Stanbic IBTC experienced a sharp 110 per cent rise in NPLs to N103.5 billion, while its loan book only grew by 18 per cent—signaling a worrying deterioration in asset quality.
As Fidelity Bank reported N141.34billion NPL by value in 2024, a growth of 25.3 per cent from N112.78 billion in 2023, Stanbic IBTC Holdings saw its NPL by value at N103.5billion in 2024, indicating an increase of 110.6 per cent when compared to N49.14billion in 2023.
In addition, Wema Bank said its NPL by value moved from N35.62 billion in 2023, an increase of 34 per cent when compared to N47.83billion in 2024.
Though the banks’ ability to expand their loan portfolios while maintaining broadly stable NPL ratios suggests resilience and sound underwriting practices, the rapid increase in nominal NPL volumes indicates that credit risk is mounting beneath the surface.

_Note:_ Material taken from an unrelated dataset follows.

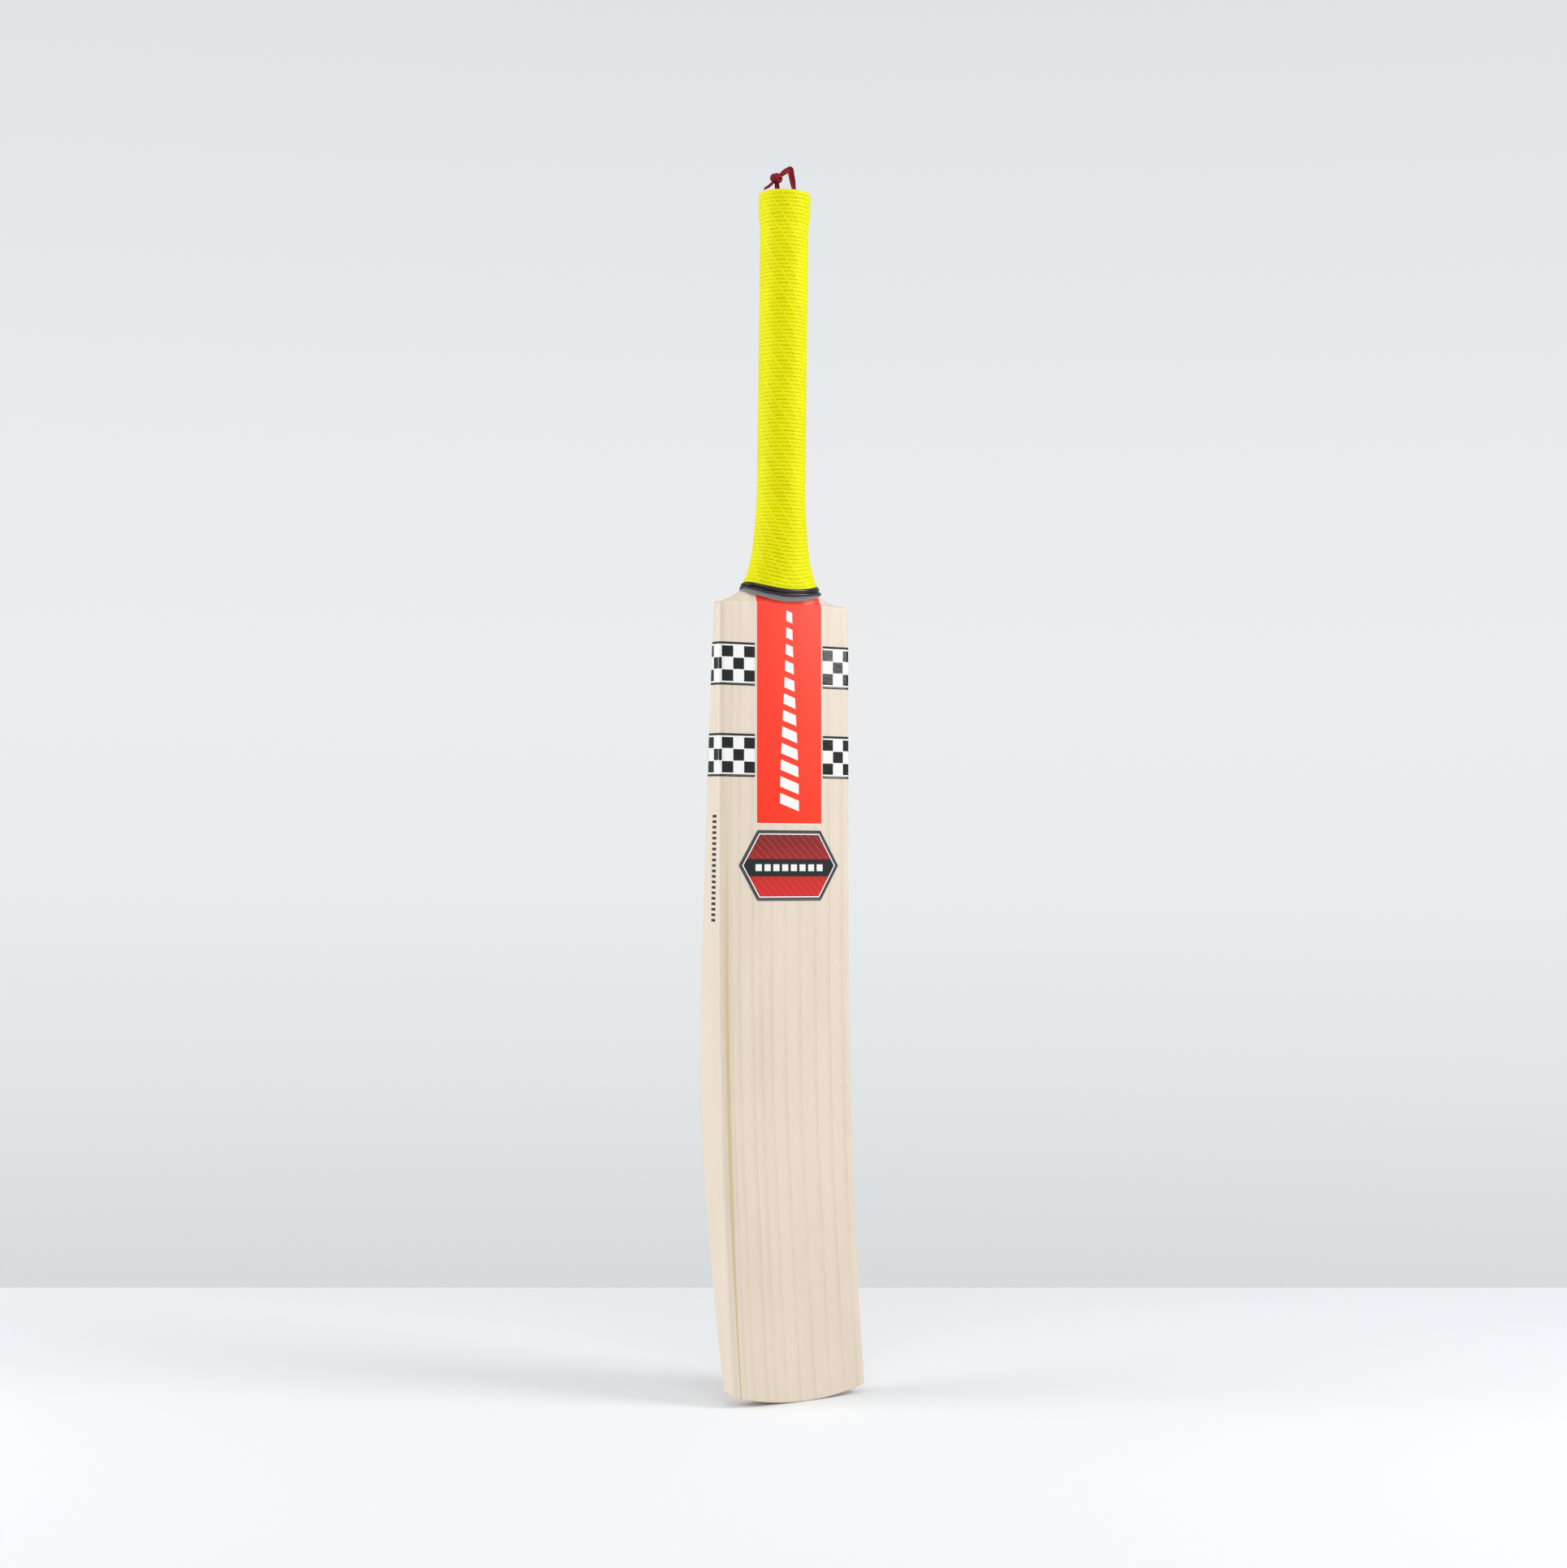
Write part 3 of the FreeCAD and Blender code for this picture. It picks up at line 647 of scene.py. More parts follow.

Analysts at S & P global rating in a report titled, “Nigerian Banking Outlook 2025: Resilient Performance Amid Macroeconomic Pressures,” said it the macroeconomic environment remains challenging, characterised by persistent high inflation and interest rates, a strained fiscal position, foreign currency (FX) supply constraints, and a weak Nigerian naira.
The analysts said it expected credit losses for the sector to remain elevated in 2025 at about 2.5per cent- three per cent compared with an estimated three per cent-3.5 per cent in 2024.
The global rating agency explained further that, “The elevated credit losses reflect the currency depreciation, as foreign currency loans account for 50per cent of banks’ loan books on average. The banking system’s dollarization has increased following the depreciation of the naira in 2023 and 2024.
“In addition, high interest rates and inflation have exerted pressure on borrowers’ creditworthiness, particularly for corporates in non-essential consumer goods sectors and import-dependent corporates that cannot fully pass through the high cost of inflation to consumers.
“We anticipate nominal NPL stock to increase by 14per cent, while the NPL ratio will likely decrease slightly to about 3.8per cent in 2025 from an estimated 4.3per cent in 2024 because of the increase in gross loans.”